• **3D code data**
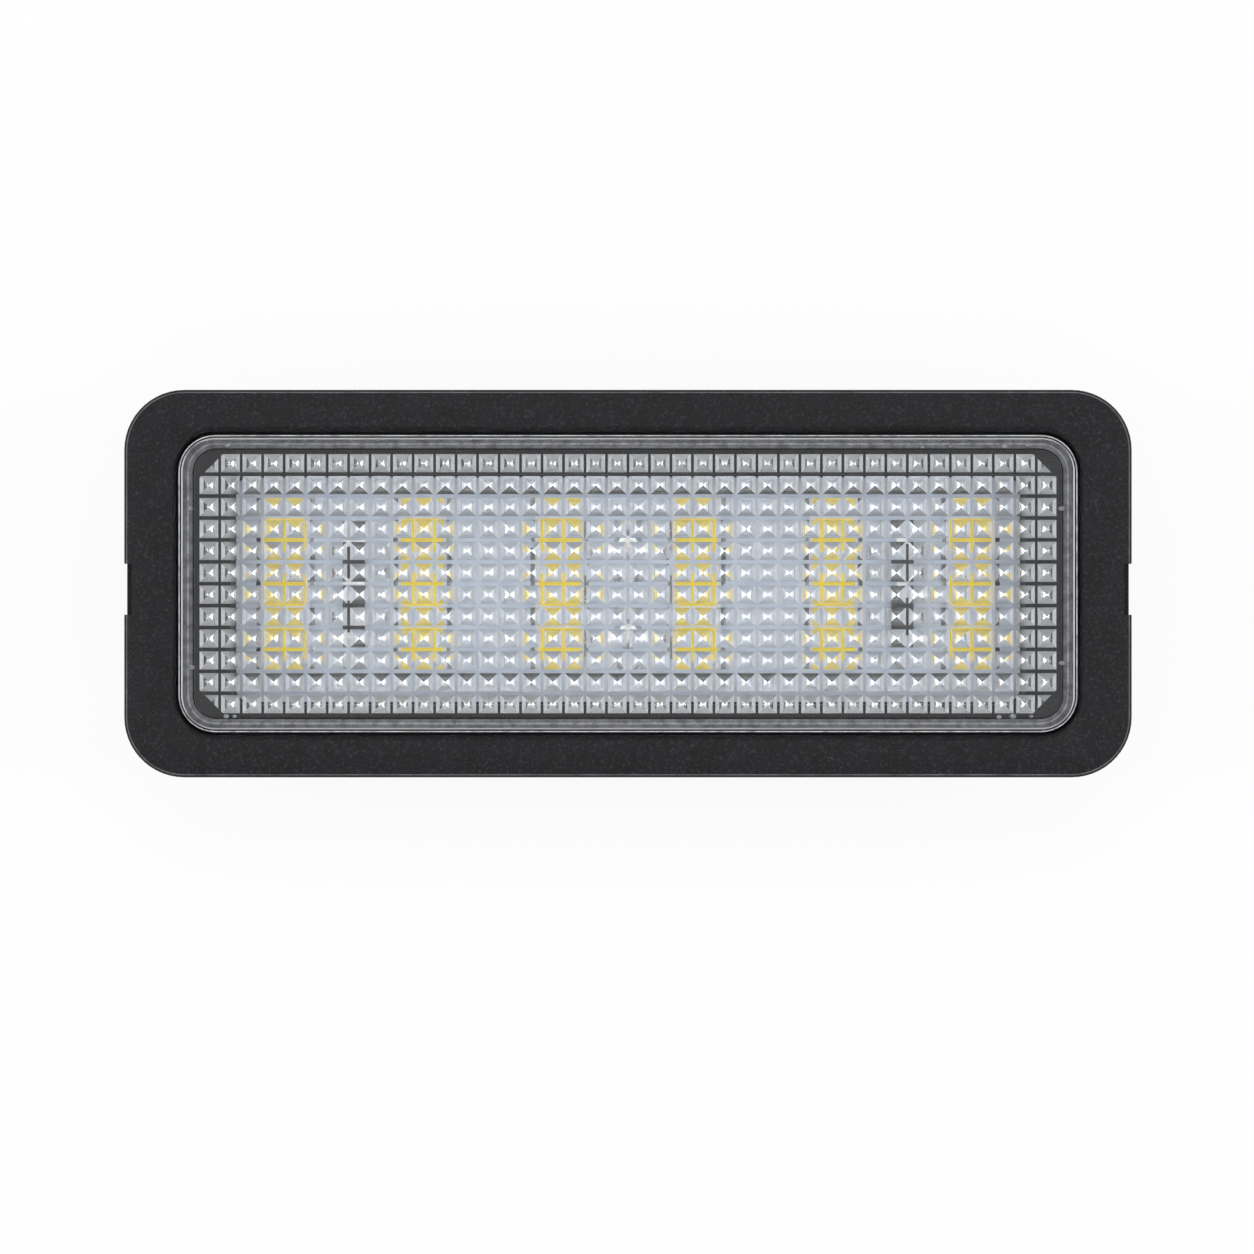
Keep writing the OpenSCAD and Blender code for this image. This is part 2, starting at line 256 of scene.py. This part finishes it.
def phosphor_gel():
    """Yellow phosphor with a faint painted glow: it gives off a little yellow light of its own,
    whatever light falls on it.
    """
    material, tree, shader, add, place = finish_of("phosphor_gel")
    grains = noise(add, place, scale=9000, detail=3, roughness=0.7)
    yellow = ramp(add, grains, [(0.3, (0.97, 0.70, 0.03)), (0.7, (1.0, 0.80, 0.07))])
    tree.links.new(yellow, shader.inputs["Base Color"])
    # Painted glow: a small fixed yellow emission, not a lamp
    tree.links.new(yellow, shader.inputs["Emission Color"])
    shader.inputs["Emission Strength"].default_value = 0.15
    tree.links.new(spread(add, grains, 0.3, 0.45), shader.inputs["Roughness"])
    relief(tree, add, shader, grains, strength=0.15, depth=0.01 * MM)
    return material


def metal(name, colour, rough, streaks=(1, 1, 1)):
    """Bare or tinned metal; a low number in streaks draws its grain out along that axis."""
    material, tree, shader, add, place = finish_of(name)
    shader.inputs["Metallic"].default_value = 1
    stretched = add("ShaderNodeMapping", {"Vector": place, "Scale": streaks}).outputs["Vector"]
    grain = noise(add, stretched, scale=2500, detail=3, roughness=0.6)
    dark = tuple(0.86 * c for c in colour)
    tree.links.new(ramp(add, grain, [(0.3, dark), (0.7, colour)]), shader.inputs["Base Color"])
    tree.links.new(spread(add, grain, *rough), shader.inputs["Roughness"])
    relief(tree, add, shader, grain, strength=0.1, depth=0.01 * MM)
    return material


CHIP_AXIS = 1


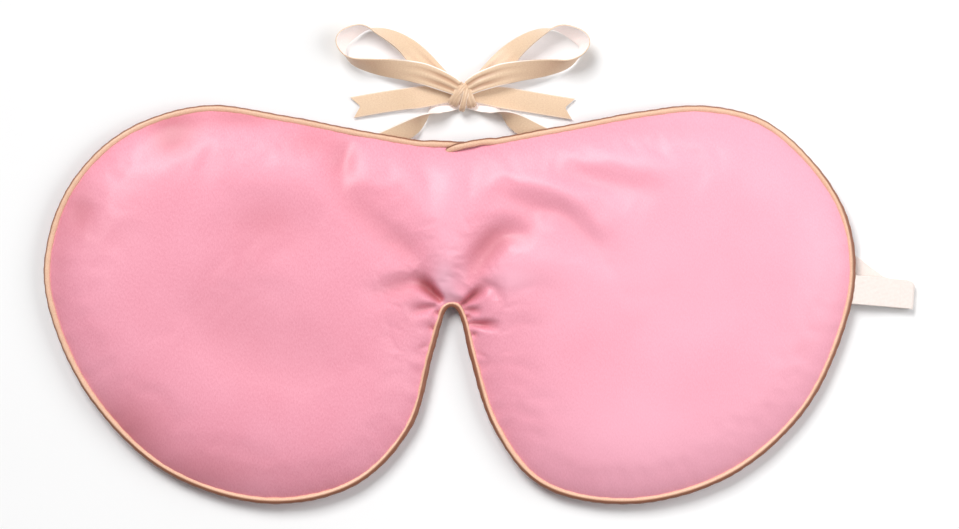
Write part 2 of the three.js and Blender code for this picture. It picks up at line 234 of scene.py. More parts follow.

• **Exercise brief**
Each record above should be repeated exactly as it appears.

• **Result for this exercise**
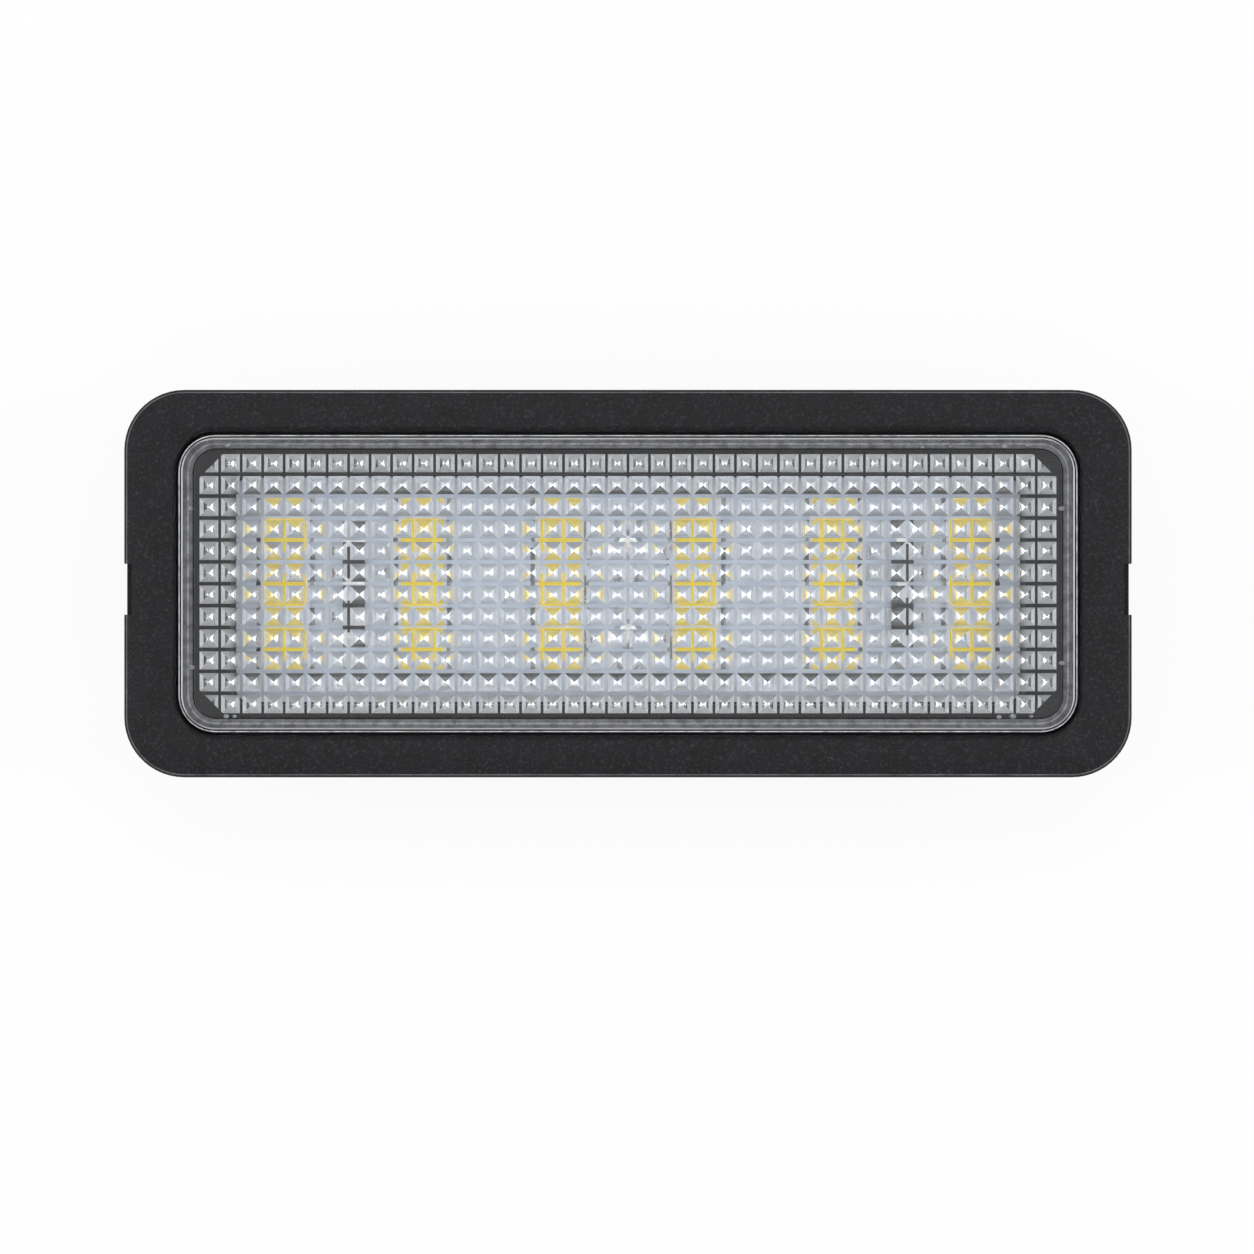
Keep writing the OpenSCAD and Blender code for this image. This is part 2, starting at line 256 of scene.py. This part finishes it.
def phosphor_gel():
    """Yellow phosphor with a faint painted glow: it gives off a little yellow light of its own,
    whatever light falls on it.
    """
    material, tree, shader, add, place = finish_of("phosphor_gel")
    grains = noise(add, place, scale=9000, detail=3, roughness=0.7)
    yellow = ramp(add, grains, [(0.3, (0.97, 0.70, 0.03)), (0.7, (1.0, 0.80, 0.07))])
    tree.links.new(yellow, shader.inputs["Base Color"])
    # Painted glow: a small fixed yellow emission, not a lamp
    tree.links.new(yellow, shader.inputs["Emission Color"])
    shader.inputs["Emission Strength"].default_value = 0.15
    tree.links.new(spread(add, grains, 0.3, 0.45), shader.inputs["Roughness"])
    relief(tree, add, shader, grains, strength=0.15, depth=0.01 * MM)
    return material


def metal(name, colour, rough, streaks=(1, 1, 1)):
    """Bare or tinned metal; a low number in streaks draws its grain out along that axis."""
    material, tree, shader, add, place = finish_of(name)
    shader.inputs["Metallic"].default_value = 1
    stretched = add("ShaderNodeMapping", {"Vector": place, "Scale": streaks}).outputs["Vector"]
    grain = noise(add, stretched, scale=2500, detail=3, roughness=0.6)
    dark = tuple(0.86 * c for c in colour)
    tree.links.new(ramp(add, grain, [(0.3, dark), (0.7, colour)]), shader.inputs["Base Color"])
    tree.links.new(spread(add, grain, *rough), shader.inputs["Roughness"])
    relief(tree, add, shader, grain, strength=0.1, depth=0.01 * MM)
    return material


CHIP_AXIS = 1


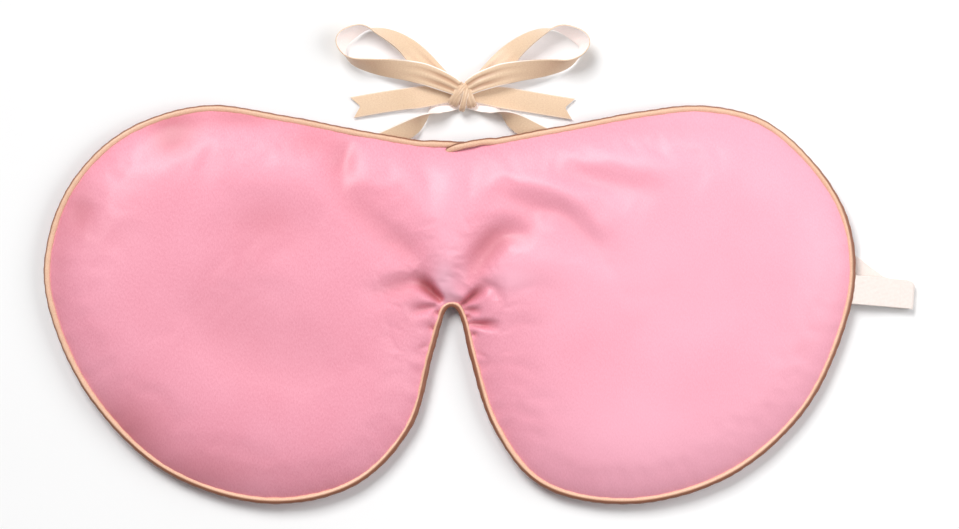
Write part 2 of the three.js and Blender code for this picture. It picks up at line 234 of scene.py. More parts follow.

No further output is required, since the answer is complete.